Molte decisioni arrivano oggi per scelta politica e non sulla base dello sviluppo della scienza. E purtroppo spesso sono troppo legate a questioni ideologiche. Prendiamo il progetto di una Pagani elettrica: ci stiamo investendo dal 2017, ma non posso dire che la nostra macchina aiuterà l’ambiente e farà cantare più uccellini. Lo stesso vale per le Ferrari elettriche: non daranno alcun contributo all’ambiente. Un aereo in 10 ore brucia centinaia di migliaia di litri di kerosene, quando oggi tutte le macchine con i catalizzatori inquinano molto meno che 30 anni fa. Navi e aerei inquinano migliaia di volte un’auto.

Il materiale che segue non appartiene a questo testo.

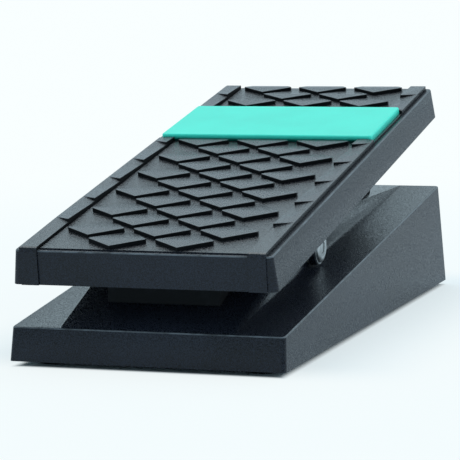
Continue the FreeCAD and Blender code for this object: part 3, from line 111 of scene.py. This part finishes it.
class Graph:
    """A node tree with one way to make its nodes."""

    def __init__(self, tree):
        self.tree = tree

    def put(self, socket, value):
        if isinstance(value, Signal):
            self.tree.links.new(value.socket, socket)
        else:
            socket.default_value = value

    def node(self, kind, settings=None, values=None, output=0):
        made = self.tree.nodes.new(kind)
        for name, value in (settings or {}).items():
            setattr(made, name, value)
        for key, value in (values or {}).items():
            self.put(made.inputs[key], value)
        return Signal(self, made.outputs[output])

    def axis(self, vector, name):
        return self.node("ShaderNodeSeparateXYZ", {}, {"Vector": vector}, name)

    def band(self, value, low, high):
        """Runs from 0 to 1 as the value goes from low to high."""
        settings = {"interpolation_type": "SMOOTHSTEP"}
        return self.node("ShaderNodeMapRange", settings, {"Value": value, "From Min": low, "From Max": high})

    def ray(self, *names):
        """1 for the kinds of ray that are named."""
        kinds = [self.node("ShaderNodeLightPath", output=f"Is {name} Ray") for name in names]
        return sum(kinds[1:], kinds[0]).clamped()


class Finish(Graph):
    """A surface finish: one material."""

    def __init__(self, name, colour, roughness, metallic=0.0, gloss=0.5):
        self.material = bpy.data.materials.new(name)
        self.material.use_nodes = True
        super().__init__(self.material.node_tree)
        self.shader = next(n for n in self.tree.nodes if n.type == "BSDF_PRINCIPLED")
        self.colour = (*colour, 1.0)
        self.put(self.shader.inputs["Base Color"], self.colour)
        self.put(self.shader.inputs["Roughness"], roughness)
        self.put(self.shader.inputs["Metallic"], metallic)
        self.put(self.shader.inputs["Specular IOR Level"], gloss)
        self.here = self.node("ShaderNodeTexCoord", output="Object")

    def noise(self, scale, detail=2.0, roughness=0.5, where=None):
        values = {"Vector": where or self.here, "Scale": scale, "Detail": detail, "Roughness": roughness}
        return self.node("ShaderNodeTexNoise", {}, values)

    def cells(self, scale, where=None, feature="F1", output="Distance"):
        values = {"Vector": where or self.here, "Scale": scale}
        return self.node("ShaderNodeTexVoronoi", {"feature": feature}, values, output)

    def placed(self, centre=(0, 0, 0), turn=(0, 0, 0), stretch=(1, 1, 1)):
        """Object coordinates moved and turned to a piece's own frame."""
        moved = self.node("ShaderNodeVectorMath", {"operation": "SUBTRACT"}, {0: self.here, 1: centre})
        values = {"Vector": moved, "Rotation": turn, "Scale": stretch}
        return self.node("ShaderNodeMapping", {"vector_type": "POINT"}, values)

    def mix(self, share, low, high):
        return self.node("ShaderNodeMix", {"data_type": "RGBA"}, {0: share, 6: low, 7: high}, 2)

    def shade(self, share, darker=1.0, lighter=1.0):
        """Base colour between two tones of the finish."""
        low = tuple(min(1.0, c * darker) for c in self.colour[:3]) + (1.0,)
        high = tuple(min(1.0, c * lighter) for c in self.colour[:3]) + (1.0,)
        self.put(self.shader.inputs["Base Color"], self.mix(share, low, high))

    def roughness(self, value):
        self.put(self.shader.inputs["Roughness"], value)

    def relief(self, height, distance, strength=1.0):
        values = {"Height": height, "Distance": distance, "Strength": strength}
        bump = self.node("ShaderNodeBump", {}, values)
        self.put(self.shader.inputs["Normal"], bump)


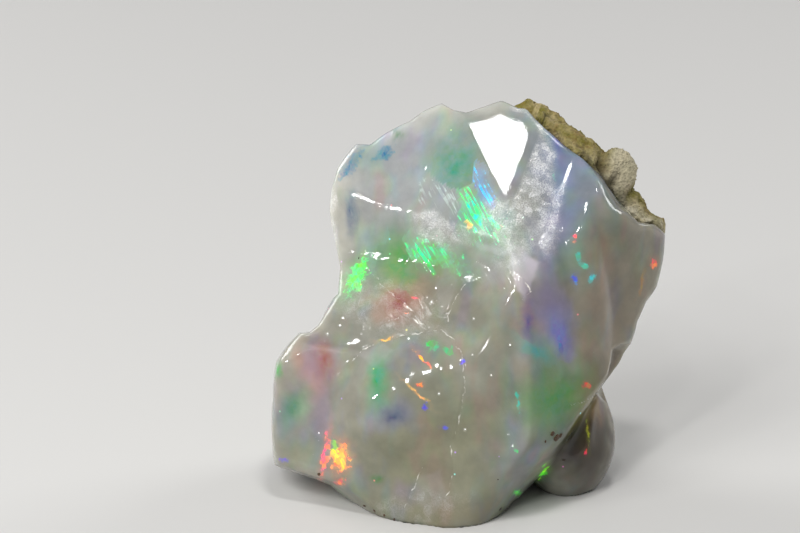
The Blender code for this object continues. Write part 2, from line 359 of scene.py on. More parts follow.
def front_spot(across, up):
    """Place and outward direction of the front surface, in upright millimetres."""
    corners = [(across, up), (across + NEARBY, up), (across, up + NEARBY)]
    here, right, above = [to_stone(np.array([a, u, front_depth(a, u)])) for a, u in corners]
    return here, unit(np.cross(right - here, above - here))


print("mirror facet:", [part.round(2).tolist() for part in front_spot(3.2, 13.5)])

# %% [markdown]
# ## The skin of the opal
# The skin is a cube whose faces are cut into a fine grid and blown up into a ball, because its
# quads stay even, where a globe's crowd at the poles. The ball's middle is shifted before the
# directions are taken, so the front gets finer quads than the back. Each vertex then goes out to
# the reach of the stone in its own direction.

# %% A ball of directions
SKIN_CUTS = 122
FRONT_SHARE = 0.42


def blown_cube(cuts):
    ball = bmesh.new()
    bmesh.ops.create_cube(ball, size=2.0)
    bmesh.ops.subdivide_edges(ball, edges=ball.edges[:], cuts=cuts, use_grid_fill=True)
    spread = np.array([vertex.co for vertex in ball.verts])
    spread = np.tan(spread * math.pi / 4)
    spread /= np.linalg.norm(spread, axis=1)[:, None]
    spread[:, 2] -= FRONT_SHARE
    spread /= np.linalg.norm(spread, axis=1)[:, None]
    return ball, spread


skin_ball, skin_facing = blown_cube(SKIN_CUTS)
skin_reach = stop_at_table(skin_facing, opal_reach(skin_facing))
print("skin quads:", len(skin_ball.faces))

# %% [markdown]
# ## Relief of the broken faces
# Opal breaks like glass. A break leaves faint ripples that spread from where it began, hairline
# ridges that run with it, and little stepped ledges where it ran out. These are too fine for the
# plain solid, so they are added here as small changes of the reach.

# %% Noise at each point
NOISE_ROUGHNESS = 0.8
WIDEST_CELL = 0.85


def sampled(points, size, octaves=3, lacunarity=2.0, seed=0.0):
    """Fractal noise at each point, from about -1 to 1, with lumps of the given size."""
    offset = Vector((seed, seed * 0.7, -seed))
    return np.array([
        noise.fractal(Vector(point) / size + offset, NOISE_ROUGHNESS, lacunarity, octaves)
        for point in points
    ])


def cell_distance(points, size, seed):
    """Distance of each point from the middle of its cell, 0 to about 1, in cells of a given size."""
    offset = Vector((seed, -seed, seed * 0.3))
    return np.array([noise.voronoi(Vector(point) / size + offset)[0][0] for point in points])


def pushed_about(points, amount, size, octaves, seeds):
    """The same points, moved a little in each direction by noise, so that shapes aren't regular."""
    moves = [sampled(points, size, octaves, seed=seed) for seed in seeds]
    return points + np.stack(moves, axis=1) * amount


print("noise at the heart:", round(float(sampled(np.zeros((1, 3)), 1.0)[0]), 3))

# %% Masks on the face


def ramp(value, low, high):
    """0 below low, 1 above high, and smooth between."""
    share = np.clip((value - low) / (high - low), 0.0, 1.0)
    return share * share * (3.0 - 2.0 * share)


def oval_away(places, middle, half, turn=0.0):
    """0 in the middle of an oval, 1 on its edge and more outside."""
    angle = math.radians(turn)
    right = places[:, 0] - middle[0]
    up = places[:, 1] - middle[1]
    along = (right * math.cos(angle) + up * math.sin(angle)) / half[0]
    beside = (-right * math.sin(angle) + up * math.cos(angle)) / half[1]
    return np.hypot(along, beside)


def oval(places, middle, half, turn=0.0, soft=0.5):
    """1 inside an oval on the face and 0 outside, with a soft rim."""
    return 1.0 - ramp(oval_away(places, middle, half, turn), 1.0 - soft, 1.0 + soft)


def line_distance(places, corners):
    """How far each place on the face is from a broken line."""
    nearest = np.full(len(places), FAR_AWAY)
    for start, end in zip(corners[:-1], corners[1:]):
        start, end = np.array(start), np.array(end)
        step = end - start
        share = np.clip((places - start) @ step / (step @ step), 0.0, 1.0)
        away = np.linalg.norm(places - start - share[:, None] * step, axis=1)
        nearest = np.minimum(nearest, away)
    return nearest


BREAK_AREAS = {
    "mirror_facet": ((3.1, 13.4), (3.4, 3.8)),
    "frosted_band": ((5.0, 11.2), (2.4, 6.0)),
}
BREAK_RIM = (0.05, 0.16)
FRONT_ENDS = (0.15, 0.35)


def on_break(points, name):
    """1 on one of the named flat breaks and 0 elsewhere, so that a finish can end at its edges."""
    normal, spot = CHUNKS["upper"][name]
    away = np.abs((points - np.array(spot)) @ unit(normal))
    return (1.0 - ramp(away, *BREAK_RIM)) * oval(points[:, :2], *BREAK_AREAS[name], soft=0.2)


skin_points = skin_facing * skin_reach[:, None]
on_front = 1.0 - ramp(skin_facing[:, 2], *FRONT_ENDS)
print("share of the skin on the front:", round(float(on_front.mean()), 2))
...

Per questo anche sull’ambiente dobbiamo definire delle strategie e operare insieme. Recentemente l’Ad di Snam Marco Alverà ha detto che scientificamente fino al 2050 la produzione di energia sarà per il 25% da gas, per un altro 25% da carbone e per il 25% da petrolio. Il restante 25% è diviso tra 10% da nucleare, 5% per uno da fotovoltaico, eolico ed idroelettrico. Credo che questa fotografia chiarisca molto.
La cosiddetta Motor Valley in Italia fattura 16 miliardi e vale 66mila posti di lavoro. Di cosa avete bisogno dalla politica in questa fase?
Il Ministro Cingolani è allineato con il non accanimento contro il nostro settore. La questione non è se Pagani, Ferrari, Lamborghini e Maserati siano in grado di produrre auto elettriche. Perché possono già farlo. Il punto è che al momento non c’è richiesta di auto come le nostre elettriche. Più in generale la politica italiana a beneficio di tutti gli imprenditori può semplificare, creare regole chiare, pulite e trasparenti. Non come oggi dove a livello normativo tutto è nebuloso e complicato. Anche le associazioni datoriali di categoria devono avere una visione più ampia, e non basare le proprie posizioni sull’ideologia.
Anche quest’anno Pagani è stata presente a tutti gli appuntamenti organizzati da Supercar Owners Circle. Lei ha personalmente ideato il Poster del primo gatherin di supercar di questo livello realizzato in Croazia. Siete stati accolti dal Paese come delle rockstar. Tutti sono stati felici di poter ammirare la Huayra R eccezionalmente su strada. Come ha vissuto questa manifestazione di entusiasmo?
E’ stato molto bello. Non vado molto ad eventi sociali, ma ho partecipato al SOC 2019 con la Zonda e mi è piaciuto soprattutto dal punto di vista umano e del clima che si respira. E’ un ambiente molto simile a quello dei raduni Pagani. L’evento SOC in Croazia è stato magnifico. Emozionante vedere 40mila persone in aeroporto tra cui tantissimi bambini contagiati dalla passione per queste auto. Per noi vuol dire futuro.
Lei ha sempre sostenuto attivamente SOC. Come vede l’evolversi del club che vuole promuovere in tutto il mondo la cultura delle supercar creando un hub di confronto costruttivo tra i collezionisti e le voci autorevoli dell’automotive internazionale?
Gli eventi SOC sono momenti di passione e condivisione di valore assoluto rispetto agli altri del settore. Nulla di commerciale o promozionale. Utilissimi per far respirare entusiasmo ed emozioni. Lo scambio di opinioni tra collezionisti e produttori crea un’osmosi molto efficace sia in termini relazionali che di conoscenza.
Sulla sua storia personale, le origini umili, l’incontro con Juan Manuel Fangio e la nascita di Pagani è stato scritto tanto (anche il libro “Pagani la storia di un sogno” di Arteimmagine). Cosa insegna la sua storia?
La mia è una storia di fatica. Se uno che era figlio di un fornaio in un posto sperduto nella Pampa in Argentina riesce in un ambiente così competitivo come quello della produzione di auto esclusive e uniche come le Pagani il segreto è la passione e l’amore per il lavoro unita al fatto di sbattere contro un muro tante volte rialzandosi subito e continuando a provare.